C. 11 counties have a perfect make up of 100. We are able to see this using the simple filter function asking to produce values more 100 and the pairing them with the other information we were asked to include
D. Through grouping all counties together by state, and then filtering by average state, we can see that no states have a perfect 100 percent of racial makeup from the groups presented.
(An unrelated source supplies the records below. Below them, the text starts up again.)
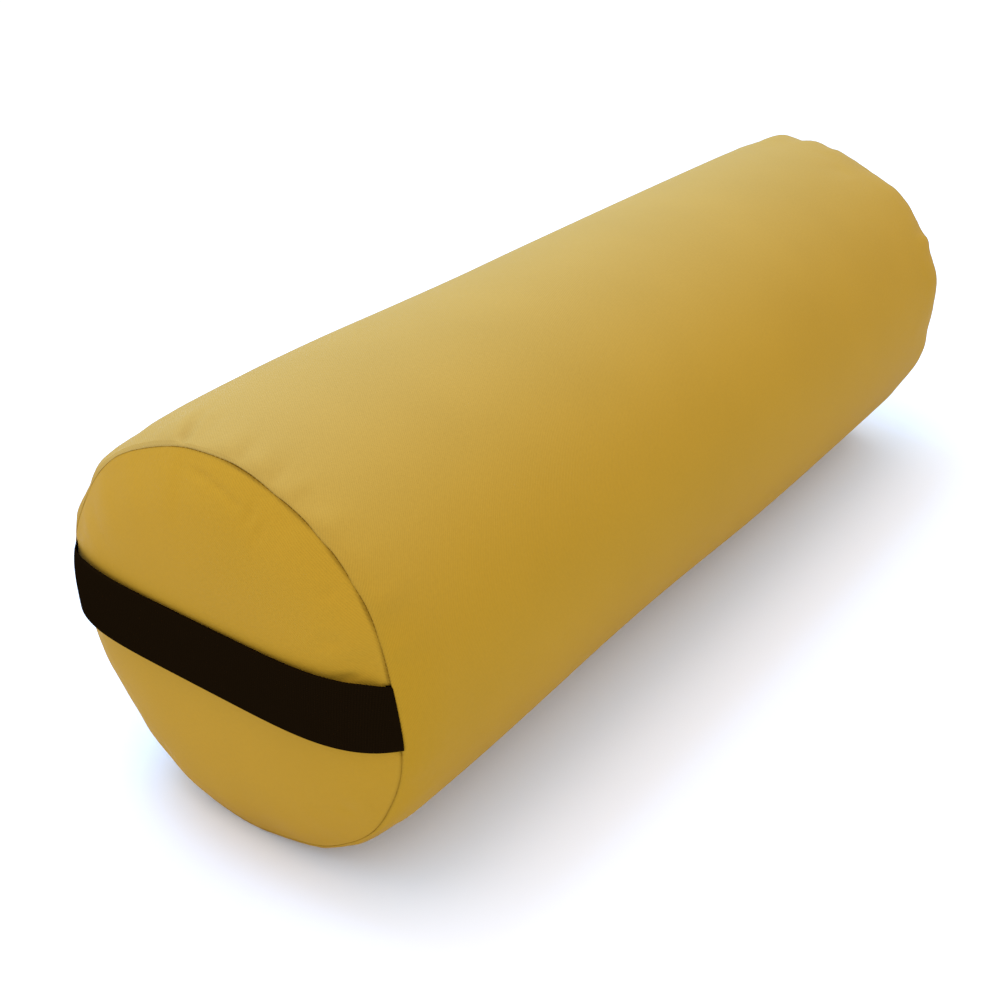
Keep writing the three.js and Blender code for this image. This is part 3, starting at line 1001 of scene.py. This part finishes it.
def strap_rows():
    """Cross-sections of the strap from its front root to its back root, with both tails."""
    shares = strap_shares()
    across, depth = strap_loop().T
    y, x = strap_path(shares, across)
    y_before, x_before = strap_path((shares - TANGENT_STEP).clip(-1, 1), across)
    y_after, x_after = strap_path((shares + TANGENT_STEP).clip(-1, 1), across)
    length = np.hypot(y_after - y_before, x_after - x_before)
    inwards_y = -(x_before - x_after) / length
    inwards_x = (y_after - y_before) / length
    inwards_y[[0, -1]] = np.array([[1], [-1]])
    inwards_x[[0, -1]] = 0
    z = AXIS_Z + STRAP_MIDDLE + (across - 0.5) * STRAP_WIDTH - root_dip(shares)[:, None] * across
    rows = np.stack([x + inwards_x * depth, y + inwards_y * depth, z], -1)
    tails = rows[[0, -1]].copy()
    tails[..., 0] += STRAP_TAIL
    return np.concatenate([tails[:1], rows, tails[1:]])


webbing_rows = strap_rows()
root_tips = webbing_rows[0].mean(0), webbing_rows[-1].mean(0)
strap = closed_tube("carry_webbing", webbing_rows, *root_tips)
middle_lane = np.argmin(np.abs(strap_loop()[:, 0] - 0.5))

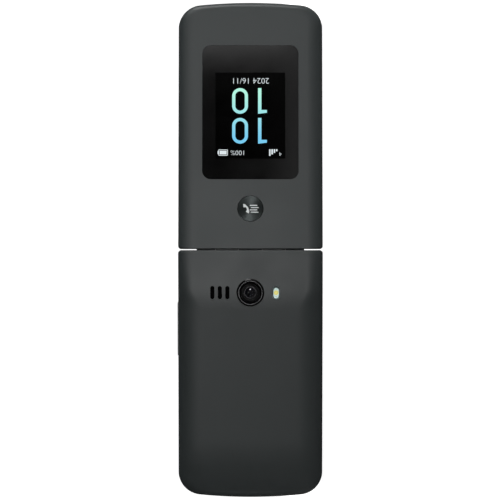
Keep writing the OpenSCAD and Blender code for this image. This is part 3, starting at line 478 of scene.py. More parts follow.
def near_end(depth):
    """Where the end face beside the hinge lies at a depth."""
    return END_AIR / math.cos(LEAN) - math.tan(LEAN) * (depth + HALF_GAP)


def outline_side(near, stations, widths, far_u, far_r):
    """One side of the outline: near corner (radius, u), side stations, far corner, end arc."""
    near_r, near_u = near
    w, end_r = widths[-1], END_R - (HALF_L - far_u)
    end_c, cz = far_u - end_r, w - far_r
    cu = end_c + math.sqrt((end_r - far_r) ** 2 - cz * cz)
    meet = math.degrees(math.atan2(cz, cu - end_c))
    ends = [math.radians(meet * (1 - i / (END_STEPS + 0.5))) for i in range(1, END_STEPS + 1)]
    return (arc((near_u + near_r, widths[0] - near_r), near_r, 180, 90, NEAR_STEPS)
            + list(zip(stations, widths))
            + arc((cu, cz), far_r, 90, meet, CORNER_STEPS)
            + [(end_c + end_r * math.cos(a), end_r * math.sin(a)) for a in ends])


def both_sides(side):
    return side + [(u, -z) for u, z in reversed(side)]


# %% Depth of the back and width of its roll
PLATFORM_D = 8.15
PLATFORM_SLOPE = math.radians(7.5)
BLEND_R = 70.0
CHIN_L = 23.5
CHIN_U = HALF_L - CHIN_L
CHIN_R = 100.0
BLEND_END = (BASE_T - PLATFORM_D) / math.tan(PLATFORM_SLOPE) + BLEND_R * math.tan(PLATFORM_SLOPE / 2)
BLEND_START = BLEND_END - BLEND_R * math.sin(PLATFORM_SLOPE)
print("platform blends into the battery area from", round(BLEND_START, 1), "to", round(BLEND_END, 1))


def back_depth(u):
    """Camera platform, blend, battery area and chin, from the hinge to the far end."""
    if u > CHIN_U:
        return BASE_T - CHIN_R + math.sqrt(CHIN_R ** 2 - (u - CHIN_U) ** 2)
    if u > BLEND_END:
        return BASE_T
    if u > BLEND_START:
        return BASE_T - BLEND_R + math.sqrt(BLEND_R ** 2 - (BLEND_END - u) ** 2)
    return PLATFORM_D + math.tan(PLATFORM_SLOPE) * u


def side_roll(u):
    t = min(1.0, max(0.0, (u - BLEND_START) / (BLEND_END - BLEND_START)))
    return ROLL_W + (BROAD_ROLL_W - ROLL_W) * t * t * (3 - 2 * t)


# %% Shell builder
ROLL_STEPS = 20


def rolled(lower, top, seam, side_d, tops, slant):
    """Rings that go straight up from the seam and then roll over onto the top outline."""
    points, n = [], len(lower)
    for k in range(-1, ROLL_STEPS + 1):
        turn = math.pi / 2 * max(k, 0) / ROLL_STEPS
        for i in range(n):
            depth = seam if k < 0 else side_d + (tops[i] - side_d) * math.sin(turn)
            u, z = (a + (b - a) * (1 - math.cos(turn)) for a, b in zip(lower[i], top[i]))
            near = i <= NEAR_STEPS or i >= n - 1 - NEAR_STEPS
            points.append(spot(u + (near_end(depth) if slant and near else 0), z, depth))
    return points


def rolled_faces(n, first, flip):
    faces = []
    for k in range(ROLL_STEPS + 1):
        a, b = first + k * n, first + (k + 1) * n
        faces += [(a + i, a + (i + 1) % n, b + (i + 1) % n, b + i) for i in range(n)]
    last = first + (ROLL_STEPS + 1) * n
    faces += [(last + i, last + n - 1 - i, last + n - 2 - i, last + i + 1)
              for i in range(n // 2 - 1)]
    return [tuple(reversed(f)) for f in faces] if flip else faces


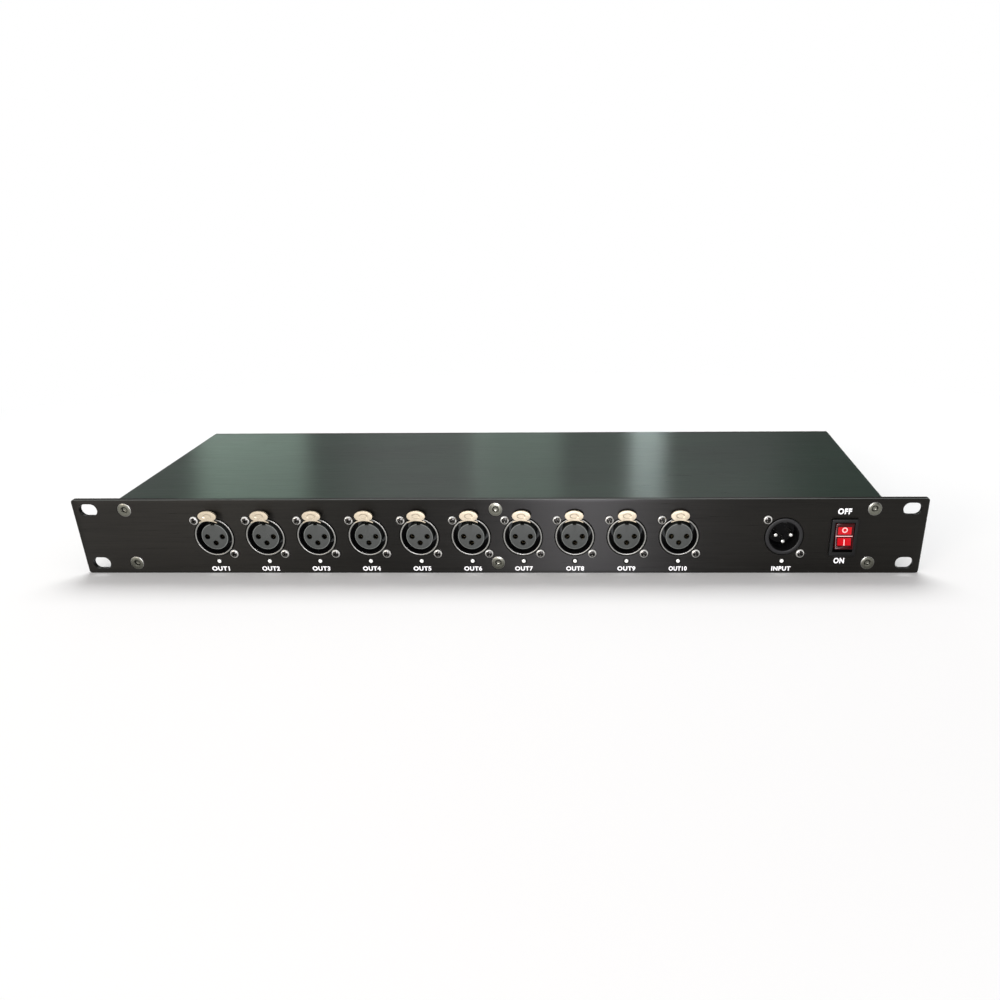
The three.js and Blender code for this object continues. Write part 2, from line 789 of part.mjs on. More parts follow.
function makeDriverBoard() {
  const parts = [block(driverLeft, driverRight, driverFront, driverBack, deckBottom, deckTop)];
  const chipPitch = (driverRight - driverLeft - 2 * terminalBlockDepth) / outputCount;
  for (let index = 0; index < outputCount; index += 1) {
    const x = driverLeft + (index + 0.5) * chipPitch;
    parts.push(deckPart(x, driverFront + chipFirstRow, chipHalfWidth, chipHalfWidth, chipHeight));
    parts.push(deckPart(x, driverFront + chipSecondRow, chipHalfWidth, chipHalfLength, chipHeight));
  }
  const headerY = driverFront + driverHeaderInset + headerHalfHeight;
  parts.push(deckPart(headerX, headerY, headerHalfWidth, headerHalfHeight, headerDepth));
  const blockX = driverRight - terminalBlockDepth / 2;
  parts.push(deckPart(blockX, supplyMiddle, terminalBlockDepth / 2, terminalBlockHalf, terminalBlockHeight));
  return geometryOf(joined(...parts));
}
addPiece(model, 'driver_board', makeDriverBoard(), boardGreen());

// Ribbon cable between the two headers
function makeRibbon() {
  const half = ribbonThickness / 2;
  const startY = boardBack + headerDepth + seat;
  const endY = driverFront + driverHeaderInset + headerHalfHeight;
  const endZ = deckTop + headerDepth + seat;
  return geometryOf(rib([
    new THREE.Vector2(startY, -half),
    new THREE.Vector2(endY - half, -half),
    new THREE.Vector2(endY - half, endZ),
    new THREE.Vector2(endY + half, endZ),
    new THREE.Vector2(endY + half, half),
    new THREE.Vector2(startY, half),
  ], ribbonHalfWidth).translate([headerX, 0, 0]));
}
addPiece(model, 'ribbon_cable', makeRibbon(), finish('#8d8f90', 0.7, 0));

// Power supply: an open board with its transformer, capacitor, heat sink and two terminal blocks
function makePowerSupply() {
  const transformerX = supplyLeft + terminalBlockDepth + supplyPartGap + transformerHalf;
  const capacitorX = supplyRight - terminalBlockDepth - supplyPartGap - capacitorRadius;
  const sinkX = supplyLeft + supplyWidth / 2;
  const half = terminalBlockDepth / 2;
  return geometryOf(joined(
    block(supplyLeft, supplyRight, supplyFront, supplyBack, deckBottom, deckTop),
    deckPart(supplyLeft + half, supplyMiddle, half, terminalBlockHalf, terminalBlockHeight),
    deckPart(supplyRight - half, supplyMiddle, half, terminalBlockHalf, terminalBlockHeight),
    deckPart(transformerX, supplyMiddle, transformerHalf, transformerHalf, transformerHeight),
    deckPart(sinkX, supplyBack - supplyPartGap, heatSinkHalfLength, heatSinkThickness, heatSinkHeight),
    post(capacitorRadius, deckBottom, deckTop + capacitorHeight, capacitorX, supplyMiddle, 2 * smallSides),
  ));
}
addPiece(model, 'power_supply', makePowerSupply(), boardGreen());

// Rear panel, seen from behind: its outer face is at zero depth and it looks back along its own -Y
const rear = new THREE.Group();
rear.position.y = rearOuter;
rear.rotation.z = Math.PI;
model.add(rear);

function makeRearPanel() {
  const through = rearThickness + overrun;
  const cutters = cornerScrewPlaces().map(([x, z]) => countersunkHole(x, z));
  const halfWidth = inletBodyHalfWidth + holeGap;
  const halfHeight = inletBodyHalfHeight + holeGap;
  cutters.push(pad(-inletX, 0, halfWidth, halfHeight, -overrun, through));
  for (const side of [-1, 1]) {
    const x = side * inletScrewSpread - inletX;
    cutters.push(rod(fixingHole, -overrun, through, x, 0, shankSides));
  }
  const blank = plate(roundedRectangle(caseHalfWidth, panelHalfHeight, panelCorner), 0, rearThickness);
  return geometryOf(cutBy(blank, ...cutters));
}
addPiece(rear, 'rear_panel', makeRearPanel(), anodised());
addPanelScrews(rear, 'rear');

// Mains inlet: flanged body with three blades, its two screws and their nuts
function makeMainsInlet() {
  const nutFront = rearThickness + seat;
  const parts = [
    plate(roundedRectangle(inletFlangeHalfWidth, inletFlangeHalfHeight, flangeCorner), -inletFace, -seat, 1),
    pad(0, 0, inletBodyHalfWidth, inletBodyHalfHeight, -inletFace / 2, inletBodyDepth),
  ];
  for (const side of [-1, 1]) {
    const x = side * inletScrewSpread;
    const tail = nutFront + inletNutHeight;
    parts.push(rod(fixingHead, -inletFace - fixingHeadHeight, -inletFace, x, 0, smallSides));
    parts.push(rod(fixingShank, -inletFace - fixingHeadHeight / 2, tail + inletScrewTail, x, 0, shankSides));
    parts.push(rod(inletNut, nutFront, tail, x, 0, 6));
  }
  const cavity = pad(
    0,
    0,
    inletBodyHalfWidth - inletWall,
    inletBodyHalfHeight - inletWall,
    -inletFace - overrun,
    inletCavityDepth,
  );
  const blades = [];
  for (const [x, z] of bladePlaces()) {
    const front = inletPinRecess - inletFace;
    const back = inletBodyDepth + terminalLength;
    blades.push(pad(x, z, inletPinHalfWidth, inletPinHalfHeight, front, inletCavityDepth + overrun));
    blades.push(pad(x, z, terminalHalfThickness, terminalHalfWidth, inletBodyDepth - overrun, back));
  }
  return geometryOf(joined(cutBy(joined(...parts), cavity), ...blades));
}

function bladePlaces() {
  return [[-inletPinSpread, -inletPinRise], [inletPinSpread, -inletPinRise], [0, inletPinRise]];
}
const inlet = addPiece(rear, 'mains_inlet', makeMainsInlet(), darkPlastic());
inlet.position.x = -inletX;

// Wiring: each lead runs from one terminal to another
function makeLead(points) {
  const circle = new THREE.Shape();
  circle.absarc(0, 0, leadRadius, 0, 2 * Math.PI);
  const path = new THREE.CatmullRomCurve3(points.map(([x, y, z]) => new THREE.Vector3(x, y, z)));
  const geometry = new THREE.ExtrudeGeometry(circle, {
    steps: leadSteps,
    extrudePath: path,
    curveSegments: leadSides / 2,
  });
  return solidOf(geometry);
}

const aisleX = (inputX + boardEnd + cornerX - channelRadius) / 2;
const aisleY = supplyMiddle;
const inletEnd = inletTerminalEnd - seat;
const switchEnd = switchDepth + terminalLength + seat;
const blockLeft = supplyLeft - seat;
const blockRight = supplyRight + seat;
const feedY = supplyMiddle - terminalBlockHalf / 2;
const returnY = supplyMiddle + terminalBlockHalf / 2;

const liveLead = makeLead([
  [inletX + inletPinSpread, inletEnd, -inletPinRise],
  [inletX + inletPinSpread, inletEnd - leadCornerGap, -inletPinRise],
  [switchX, aisleY, -terminalOffset],
  [switchX, switchEnd + leadCornerGap, -terminalOffset],
  [switchX, switchEnd, -terminalOffset],
]);
addPiece(model, 'live_lead', geometryOf(liveLead), finish('#7a4a2a', 0.6, 0));

const switchedLead = makeLead([
  [switchX, switchEnd, terminalOffset],
  [switchX, switchEnd + leadCornerGap, terminalOffset],
  [aisleX, (switchEnd + feedY) / 2, terminalOffset],
  [blockRight + leadCornerGap, feedY, blockZ],
  [blockRight, feedY, blockZ],
]);
addPiece(model, 'switched_lead', geometryOf(switchedLead), finish('#202020', 0.6, 0));

const neutralLead = makeLead([
  [inletX - inletPinSpread, inletEnd, -inletPinRise],
  [inletX - inletPinSpread, inletEnd - leadCornerGap, -inletPinRise],
  [blockRight + 2 * leadCornerGap, returnY + leadCornerGap, blockZ],
  [blockRight + leadCornerGap, returnY, blockZ],
  [blockRight, returnY, blockZ],
]);
addPiece(model, 'neutral_lead', geometryOf(neutralLead), finish('#2b4f9a', 0.6, 0));

const supplyLead = makeLead([
  [blockLeft, supplyMiddle, blockZ],
  [blockLeft - leadCornerGap, supplyMiddle, blockZ],
  [(driverRight + supplyLeft) / 2, supplyMiddle, blockZ + leadRise],
  [driverRight + seat + leadCornerGap, supplyMiddle, blockZ],
  [driverRight + seat, supplyMiddle, blockZ],
]);
addPiece(model, 'supply_lead', geometryOf(supplyLead), finish('#a02020', 0.6, 0));

// Earth lead: from the inlet's middle blade to a lug screwed to the floor of the case
const lugY = inletEnd - lugFromInlet;
const lugBottom = -caseInnerHalf + seat;
const lugTop = lugBottom + lugThickness;
const lugLeadZ = lugBottom + leadRadius;
const earthLead = joined(
  makeLead([
    [inletX, inletEnd, inletPinRise],
    [inletX, inletEnd - leadCornerGap, inletPinRise],
    [inletX, lugY + lugRadius + leadCornerGap, lugLeadZ + leadRise],
    [inletX, lugY + lugRadius + leadRise, lugLeadZ],
    [inletX, lugY + lugRadius - overrun, lugLeadZ],
  ]),
  post(lugRadius, lugBottom, lugTop, inletX, lugY),
  post(lugScrewHead, lugBottom, lugTop + lugScrewHeight, inletX, lugY),
);
addPiece(model, 'earth_lead', geometryOf(earthLead), finish('#6f8a2c', 0.6, 0));

// Set the origin under the middle of the footprint
const extent = new THREE.Box3().setFromObject(model);
model.position.set(0, -(extent.min.y + extent.max.y) / 2, -extent.min.z);
model.updateMatrixWorld(true);

const group = new THREE.Group();
group.add(model);
group.updateMatrixWorld(true);

export default group;
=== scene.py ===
"""Dresses a ten-way lighting signal splitter in its rack case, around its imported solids."""
import json
import math

import bmesh
import bpy
from mathutils import Matrix, Vector


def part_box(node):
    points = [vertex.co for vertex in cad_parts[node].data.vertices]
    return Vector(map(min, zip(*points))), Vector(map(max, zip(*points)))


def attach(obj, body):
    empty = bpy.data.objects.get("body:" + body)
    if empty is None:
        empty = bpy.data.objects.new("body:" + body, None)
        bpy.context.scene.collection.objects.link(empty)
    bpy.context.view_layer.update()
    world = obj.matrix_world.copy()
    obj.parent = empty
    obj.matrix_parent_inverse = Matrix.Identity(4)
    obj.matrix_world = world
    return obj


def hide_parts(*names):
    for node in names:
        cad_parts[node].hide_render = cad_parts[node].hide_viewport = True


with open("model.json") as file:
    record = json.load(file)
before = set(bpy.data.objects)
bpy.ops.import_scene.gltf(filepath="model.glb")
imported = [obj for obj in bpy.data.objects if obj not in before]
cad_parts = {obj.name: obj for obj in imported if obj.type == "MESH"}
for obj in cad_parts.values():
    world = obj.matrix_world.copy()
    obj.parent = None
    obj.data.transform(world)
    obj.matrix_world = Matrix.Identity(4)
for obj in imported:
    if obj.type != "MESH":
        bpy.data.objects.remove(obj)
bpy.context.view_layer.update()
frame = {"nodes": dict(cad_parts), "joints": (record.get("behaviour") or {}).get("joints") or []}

bl_info = {
    "name": "Rack signal splitter",
    "version": (1, 0, 0),
    "blender": (4, 5, 0),
    "location": "3D View > Sidebar > Splitter",
    "description": "Dresses a ten-way lighting signal splitter in a one-unit rack case",
    "category": "Object",
}

MM = 0.001
FULL_TURN = 2 * math.pi
QUARTER_TURN = math.pi / 2
OUTPUTS = 10

# Corners closer than this are one corner, and a cutter stands out of what it cuts by the overrun
WELD = 1e-7
OVERRUN = 0.2 * MM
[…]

A I create a new variable called carpool rank with the mutate function
B.
## # A tibble: 10 × 5
## census_id county state carpool carpool_rank
## <chr> <chr> <fct> <dbl> <int>
## 1 13061 Clay Georgia 29.9 1
## 2 18087 LaGrange Indiana 27 2
## 3 13165 Jenkins Georgia 25.3 3
## 4 5133 Sevier Arkansas 24.4 4
## 5 20175 Seward Kansas 23.4 5
## 6 48079 Cochran Texas 22.8 6
## 7 48247 Jim Hogg Texas 22.6 7
## 8 48393 Roberts Texas 22.4 8
## 9 39075 Holmes Ohio 21.8 9
## 10 21197 Powell Kentucky 21.6 10
C.
## # A tibble: 10 × 5
## census_id county state carpool carpool_rank
## <chr> <chr> <fct> <dbl> <int>
## 1 48261 Kenedy Texas 0 3141
## 2 48269 King Texas 0 3141
## 3 48235 Irion Texas 0.9 3140
## 4 31183 Wheeler Nebraska 1.3 3139
## 5 36061 New York New York 1.9 3138
## 6 13309 Wheeler Georgia 2.3 3136
## 7 38029 Emmons North Dakota 2.3 3136
## 8 30019 Daniels Montana 2.6 3134
## 9 31057 Dundy Nebraska 2.6 3134
## 10 46069 Hyde South Dakota 2.8 3132
D. Arizona is best for carpooling
E. 1. Arizona
2. Utah
3. Arkansas
4. Hawaii
5. Alaska
These four code chunks essentially all work the same. Using the group by fucntion, I make sure that all the counties from one state are grouped together before then using functions like summarize and arrange to make sure that the data is presented in the aggregation I would want and then ranked how I want. Finally, the slice function gives us the the top number of each variable, helping us answer questions.